Vibe-based policy is bad policy

Investors bans are vibe-based policies widely opposed by housing economists on both sides of the aisle. It polls well, sure, but only because the lie has been told so many times that even well-meaning people believe it. Most Americans have no idea that homeownership today is above the long-term average, that single-family rental investors have been selling more homes than they’ve been buying for 10+ years, that markets with higher institutional presence haven’t seen outsized spikes in home prices or rents, or that few serious housing experts think this ban would do anything to boost homeownership.

(If you missed it, check out my article on 11 Myths About Institutional Investors in Single-Family Rental Homes.)

And it’s a shame that the Senate leadership agreed to ramrod the ban into what had been a good piece of legislation. The ROAD to Housing Act was initially intended to reduce regulatory burdens and red tape in housing. Instead, it now adds a thick layer of regulatory red tape.
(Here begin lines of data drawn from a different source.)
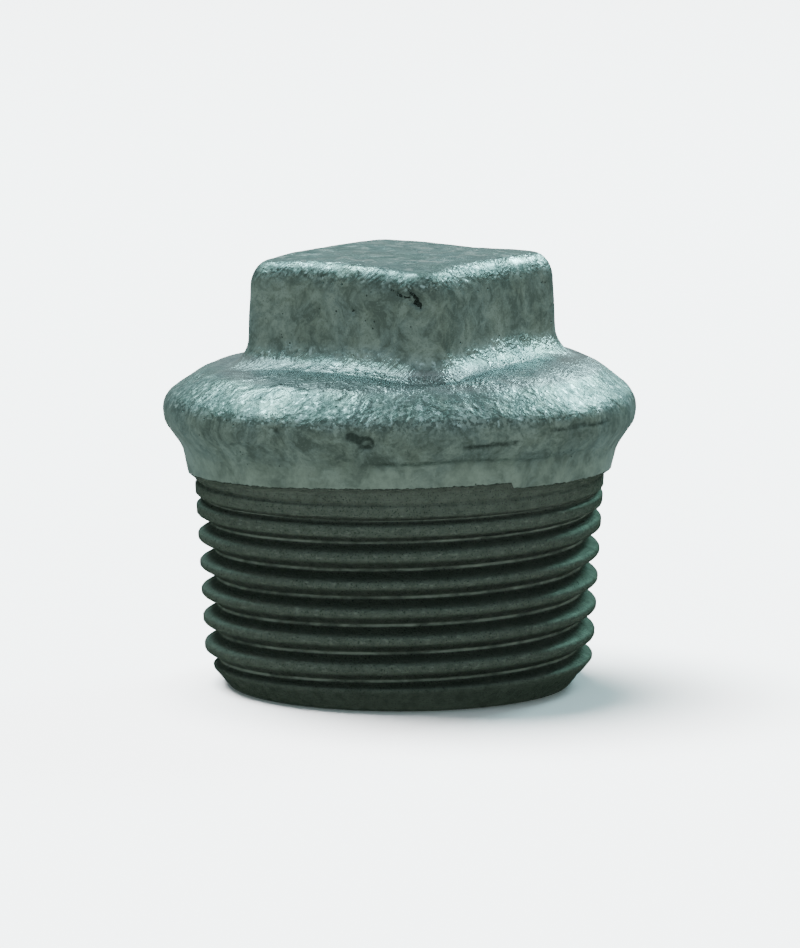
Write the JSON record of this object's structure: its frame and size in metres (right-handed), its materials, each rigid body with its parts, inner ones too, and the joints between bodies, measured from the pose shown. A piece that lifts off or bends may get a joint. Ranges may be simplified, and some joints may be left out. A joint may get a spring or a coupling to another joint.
{
  "type": "pipe plug",
  "caption": "Hollow cast plug with a tapered outside thread, a rounded collar and a square wrench head. It screws into a female pipe fitting to close the end of a pipe run.",
  "frame": {"origin": "centre of the flat end face at the thread end, on the plug's axis; the plug stands on this face", "axes": "+Z along the plug's axis from the thread end to the square head; +X and +Y square to the wrench flats"},
  "size_m": [0.0394, 0.0394, 0.036],
  "materials": {
    "galvanised_iron": "dull grey-green hot-dip zinc skin, mottled and finely pitted, with a darker cut thread"
  },
  "bodies": {
    "root": {"plug_body": "galvanised_iron"}
  },
  "joints": []
}
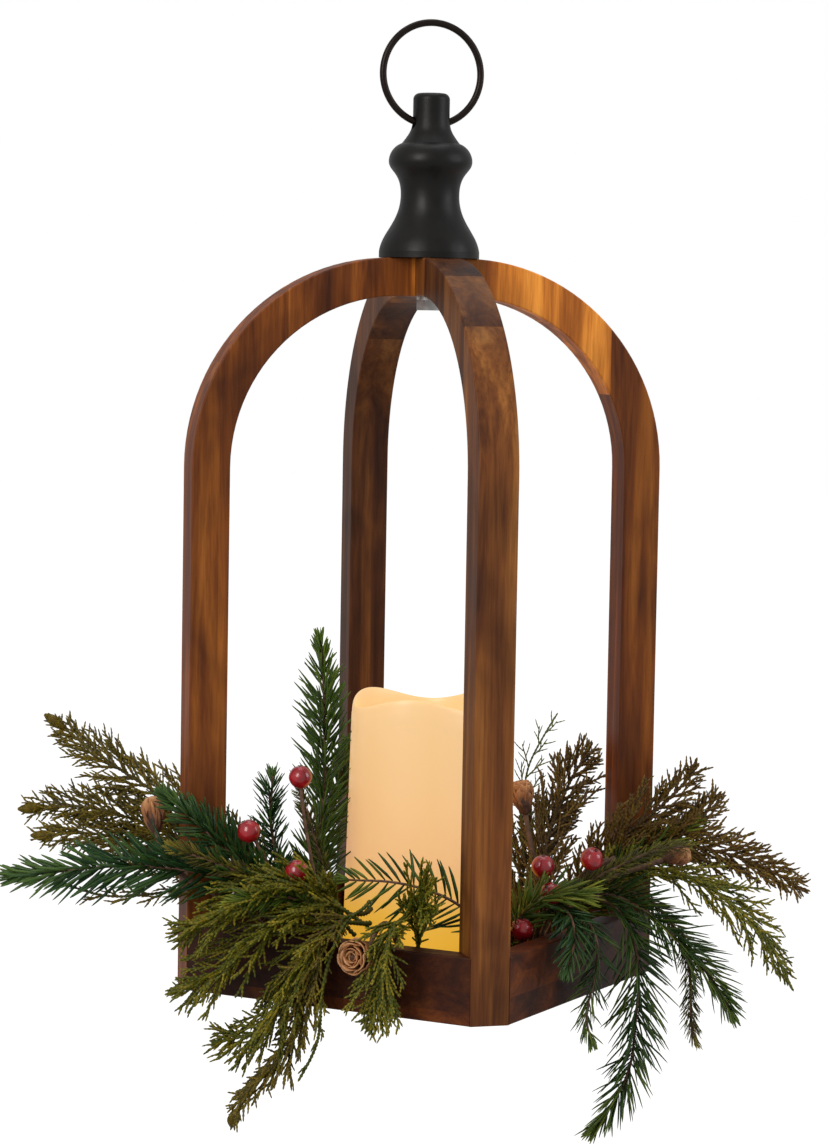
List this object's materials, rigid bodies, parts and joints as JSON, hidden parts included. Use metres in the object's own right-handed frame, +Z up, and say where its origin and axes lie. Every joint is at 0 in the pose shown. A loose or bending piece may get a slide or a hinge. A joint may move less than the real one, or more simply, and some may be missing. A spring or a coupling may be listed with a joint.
{
  "type": "hanging candle lantern",
  "caption": "Open timber lantern of crossed arches on a square tray, hung by a ring through a turned finial, with a battery candle and evergreen swags.",
  "frame": {"origin": "the hook seat, inside the top of the hanging ring", "axes": "+Z up along the lantern, X in the plane of the left-right arch and of the ring, -Y the front post"},
  "size_m": [0.3773, 0.2332, 0.5206],
  "materials": {
    "torched_pine": "torched and oiled, satin",
    "tray_plywood": "raw, oiled",
    "nail_steel": "zinc plated",
    "black_satin": "satin black paint",
    "black_steel": "black oxide, satin",
    "insert_brass": "turned",
    "ivory_wax": "smooth wax, lit from inside",
    "ivory_plastic": "moulded",
    "switch_black": "moulded",
    "cell_steel": "bright",
    "circuit_green": "solder mask",
    "led_warm": "clear dome, lit",
    "stem_tape": "florist tape and paper",
    "berry_red": "lacquered",
    "cone_brown": "dry cone scales",
    "cedar_olive": "moulded",
    "juniper_green": "moulded",
    "spruce_brush": "twisted-wire bristle",
    "fir_green": "moulded"
  },
  "bodies": {
    "ring": {"hanging_ring": "black_steel"},
    "lantern": {"arch_front_back": "torched_pine", "arch_left_right": "torched_pine", "berries_left": "berry_red", "berries_right": "berry_red", "berry_twig": "stem_tape", "brads": "nail_steel", "brush_curved_right": "spruce_brush", "brush_hanging_right": "spruce_brush", "brush_sprig_rail": "spruce_brush", "brush_sprig_tall": "spruce_brush", "brush_sprig_upright": "spruce_brush", "cedar_curl_left": "cedar_olive", "cedar_drooping_right": "cedar_olive", "cedar_hanging_left": "cedar_olive", "cedar_hanging_thin": "cedar_olive", "cedar_spray_left": "cedar_olive", "cedar_sprays_back": "cedar_olive", "cedar_sprays_cone": "cedar_olive", "cedar_sprays_rail": "cedar_olive", "cedar_sprays_right": "cedar_olive", "cone_back": "cone_brown", "cone_front": "cone_brown", "cone_left": "cone_brown", "cone_right": "cone_brown", "finial": "black_satin", "finial_cap": "black_satin", "fir_hanging_long": "fir_green", "fir_hanging_side": "fir_green", "fir_hanging_small": "fir_green", "fir_over_rail": "fir_green", "fir_sprig_candle": "fir_green", "fir_sprig_left": "fir_green", "fir_sprig_post": "fir_green", "fir_sprig_right": "fir_green", "fir_tip_front": "fir_green", "hub_bolt": "nail_steel", "hub_washer": "nail_steel", "juniper_sprig": "juniper_green", "pine_sprigs_candle": "fir_green", "rail_back_left": "torched_pine", "rail_back_right": "torched_pine", "rail_front_left": "torched_pine", "rail_front_right": "torched_pine", "spruce_tip_rail": "spruce_brush", "swag_core_left": "stem_tape", "swag_core_right": "stem_tape", "threaded_insert": "insert_brass", "tray_floor": "tray_plywood"},
    "candle": {"candle_wax": "ivory_wax", "candle_base": "ivory_plastic", "led_board": "circuit_green", "led_bulb": "led_warm", "board_screws": "nail_steel", "coin_cells": "cell_steel", "battery_contacts": "cell_steel", "switch_body": "switch_black"},
    "battery_cover": {"battery_cover": "ivory_plastic"},
    "switch_slider": {"switch_slider": "switch_black"}
  },
  "joints": [
    {"name": "lantern_swing", "type": "hinge", "parent": "ring", "child": "lantern", "pos_m": [0, 0, -0.04593], "axis": [1, 0, 0], "range_deg": [-140, 140]},
    {"name": "candle_lift", "type": "slide", "parent": "lantern", "child": "candle", "axis": [0, 0, 1], "range_m": [0, 0.18]},
    {"name": "cover_twist", "type": "hinge", "parent": "candle", "child": "battery_cover", "pos_m": [0, 0, -0.45393], "axis": [0, 0, 1], "range_deg": [0, 30]},
    {"name": "switch_slide", "type": "slide", "parent": "candle", "child": "switch_slider", "axis": [1, 0, 0], "range_m": [0, 0.003]}
  ]
}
It creates a whole new (and very complex) regulatory arm over the single-family rental market.

Here’s why rational people should oppose this bill

If you're a Republican who hates red tape and regulation, you should oppose this bill as amended.

If you're a Democrat who values diversification of communities and enhanced access to housing, you should oppose this bill as amended.

If you're a YIMBY who wants more housing, you should oppose this bill as amended.

If you're somewhere in the middle and just want more Americans to be able to buy a house, then you should oppose this bill because it doesn't actually address the root issue for millions of renters who can't qualify for a mortgage or afford the >$1k/month in additional costs of renting versus buying.

And remember: Renters are people, too.